DEAR AMY: My friend and I need your advice regarding her husband “Greg.” We are all part of a group of couples that meets frequently. Over the past year, one of the women in the group, “Susan,” started to monopolize Greg’s time during dinner. She tries to sit next to him and corners him for long private conversations. My friend brought this up with her husband but he accused her of being “too controlling.” This past weekend I noticed that Susan and Greg were in the kitchen while the rest of us were eating in the dining room. She was playing him a music video on her phone. Susan does not have similar encounters with other people in the group. My friend feels hurt and insecure. Susan’s husband seems oblivious. Greg is otherwise a devoted dad and a loving husband. I don’t know what to tell my friend. Should she bring it up again with Greg, even if it makes him mad? Should she approach Susan? Ignore it? — Observer
DEAR OBSERVER: I’m assuming that your friend is not unilaterally jealous. She might be overreacting to this attention, but in a healthy marriage, partners should be sensitive to one another’s occasional freak-outs and insecurities — even if they seem irrational.
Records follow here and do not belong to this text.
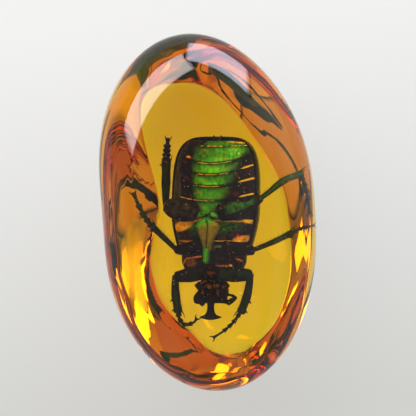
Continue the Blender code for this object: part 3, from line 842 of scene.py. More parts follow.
def belly_look(place, y, facing, palette):
    """Tint and metal share of the belly: green with a painted highlight, flanks in painted shade and brown,
    golden seams.
    """
    x = place.x
    left, right = at(BELLY_GREEN, y)
    green = smoothstep(left - GREEN_LEFT_FADE, left + GREEN_LEFT_FADE, x)
    green *= 1 - smoothstep(right - GREEN_RIGHT_FADES[0], right + GREEN_RIGHT_FADES[1], x)
    green *= 1 - smoothstep(*GREEN_TAIL, y)
    # Painted highlight: the green brightens toward the middle of its field
    middle = 1 - min(abs(x - (left + right) / 2) / BELLY_MIDDLE, 1)
    streak = 0.0
    for across, along, seed, strength in BELLY_STREAKS:
        streak += strength * grime((x * across, place.y * along, 0), 1.0, seed)
    everywhere, by_middle, by_streak = BELLY_LIGHT
    light = min(1, max(0, everywhere + by_middle * middle + by_streak * streak))
    lit = blend(palette.deep_green, palette.green, light)
    lit = blend(lit, palette.olive, 0.55 * patches((x * 1.6, place.y * 1.2, 0), "belly_olive"))
    # Painted shade on the flanks outside the green field, broken by their own brown
    flank = blend(palette.black, palette.brown, patches(place, "flank_brown"))
    look = blend(flank, lit, green), GREEN_METAL * green
    for seam, gold, slit in zip(BELLY_SEAMS, SEAM_GOLD, SEAM_SLITS):
        look = seam_look(look, x, y - seam, seam, gold, slit, palette)
    colour, metal = stained_and_shaded(look, place, BELLY_MARKS, palette)
    rim = mark((x, y), *TAIL_RIM) * patches(place, "tail_rim")
    colour, metal = blend(colour, palette.gold, 0.8 * rim), metal * (1 - rim)
    # Painted shade: the skin darkens to black where it turns away from the belly's side
    return blend(palette.black, colour, smoothstep(*SHADE_FACING, facing)), metal * facing


def seam_look(look, x, behind, seam, gold, slit, palette):
    """Lay a seam's shade, fine golden line and golden slit over the belly's look."""
    colour, metal = look
    before, after = SEAM_SHADE
    shade = smoothstep(*before, behind) * (1 - smoothstep(*after, behind))
    colour = blend(colour, palette.black, 0.8 * shade)
    if gold[0] < x < gold[1]:
        fine = 1 - smoothstep(*SEAM_LINE, abs(behind))
        fine *= patches((x, seam, 0), "seam_gold")
        colour, metal = blend(colour, palette.gold, 0.8 * fine), metal * (1 - fine)
    if slit and slit[0] < x < slit[1]:
        start, end = slit
        ends = smoothstep(start, start + SLIT_ENDS[0], x) * (1 - smoothstep(end - SLIT_ENDS[1], end, x))
        gape = 1 - smoothstep(*SLIT_EDGE, abs(behind - SLIT_MIDDLE) / max(ends, 0.2))
        gape *= min(1, ends * 3)
        colour, metal = blend(colour, palette.glow, gape), metal * (1 - gape)
    return colour, metal


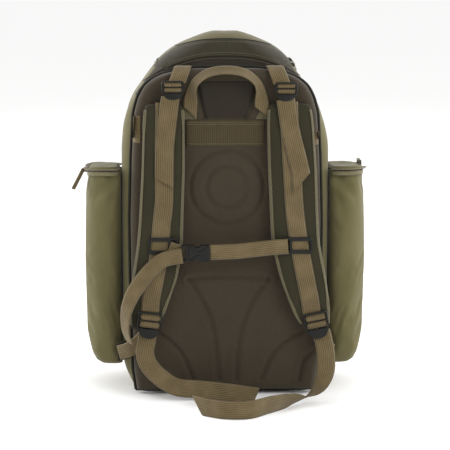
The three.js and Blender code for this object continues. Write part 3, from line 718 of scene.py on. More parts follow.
def build_lid():
    low, high = (v.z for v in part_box("main_lid"))
    rise = np.sin(np.linspace(0, 1, 34) * math.pi / 2)
    heights = low + 0.2 * MM + (high - low - 0.6 * MM) * rise
    radii = [(low, MOUTH_RADIUS), (0.564, 42 * MM), (0.582, 24 * MM), (high, 6 * MM)]
    outer, uv = shell(levels_of("main_lid", heights, radii), RING_POINTS)
    pinned = np.zeros(outer.shape[:2], bool)
    pinned[:2] = True
    blown = puffed_grid(outer, pinned, 3 * MM, pressure=3.0, shrink=-0.01, frames=14)
    outer = np.where(outer[..., 2:] < high, blown, outer)
    outer[..., 2] = np.minimum(outer[..., 2], high + 4 * MM)
    outer = lopsided(outer)
    rings = [outer[-1] + (outer[-1].mean(0) - outer[-1]) * share for share in (0.35, 0.7)]
    crown = 0.9 * MM * (1 - np.array([0.65, 0.3]))
    rings = [ring + [0, 0, lift] for ring, lift in zip(rings, crown)]
    grown = np.vstack([outer, np.array(rings)])
    uv = np.concatenate([uv, uv[-1:] + [0, 6 * MM], uv[-1:] + [0, 12 * MM]])
    inner = grown - CLOTH_WALL * grid_normals(grown)
    rim = (grown[0] + inner[0]) / 2 - [0, 0, 0.2 * MM]
    made = Mesh()
    made.grid(np.vstack([grown, grown[-1:].mean(1, keepdims=True).repeat(grown.shape[1], 1)]),
              np.concatenate([uv, uv[-1:] + [0, 3 * MM]]), True, band_zones(grown, LID_REAR))
    made.grid(np.vstack([grown[:1], rim[None], inner]), np.concatenate([uv[:1], uv[:1], uv]), True, 3)
    made.fan(inner[-1], 3)
    piece = made.build("lid_dome", "olive", "crown", "band", "lining", weld=0.02 * MM)
    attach(piece, "lid")
    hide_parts("main_lid")
    return piece


bag_piece, bag_grid = build_bag()
lid_piece = build_lid()
bag_skin, lid_skin = Surface(bag_piece), Surface(lid_piece)


def rim_path(node, height, out, count=260):
    """A closed path round a shell at one height, and its outward directions."""
    x0, x1, y0, y1 = Solid(node).extent(height)
    ring, _ = even_ring(rounded_rectangle(x0, x1, y0, y1, MOUTH_RADIUS), count)
    ahead = np.roll(ring, -1, 0) - np.roll(ring, 1, 0)
    outward = unit(np.stack([ahead[:, 1], -ahead[:, 0]], 1))
    ring = ring + out * outward
    level = np.full((count, 1), height)
    return np.hstack([ring, level]), np.hstack([outward, np.zeros((count, 1))])


# ---- zips ---------------------------------------------------------------------------------------
TAPE = 7 * MM  # width of half a zip's tape
TOOTH = np.array([1.3, 1.8, 0.9]) * MM  # along, towards the other row, thick
TOOTH_PITCH = 2.6 * MM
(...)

Because “Greg” knows that this private attention bothers his wife, his kindest response when “Susan” is sharing a video with him should be, “Oh — my wife would love this. Honey — have you seen this one?” This gesture would be a loving response. If your friend’s Spidey sense tells her that something noxious is brewing, she should raise this again with her husband and also with Susan. She should say, honestly, “It bothers me when you pull Greg aside from the rest of the group. I feel quite excluded and would appreciate it if you stopped doing that when we’re all together.”
DEAR AMY: Regarding the letter from “Disappointed Dad,” I’ll tell you how to get adult children to pay attention to neglected parents. Send the kids a holiday card saying that the parents have redone their estate plan and are leaving everything to St. Jude’s. No threats. Just the “good news.” Guaranteed to work. — Parent
DEAR PARENT: I disagree, but thank you for offering your idea.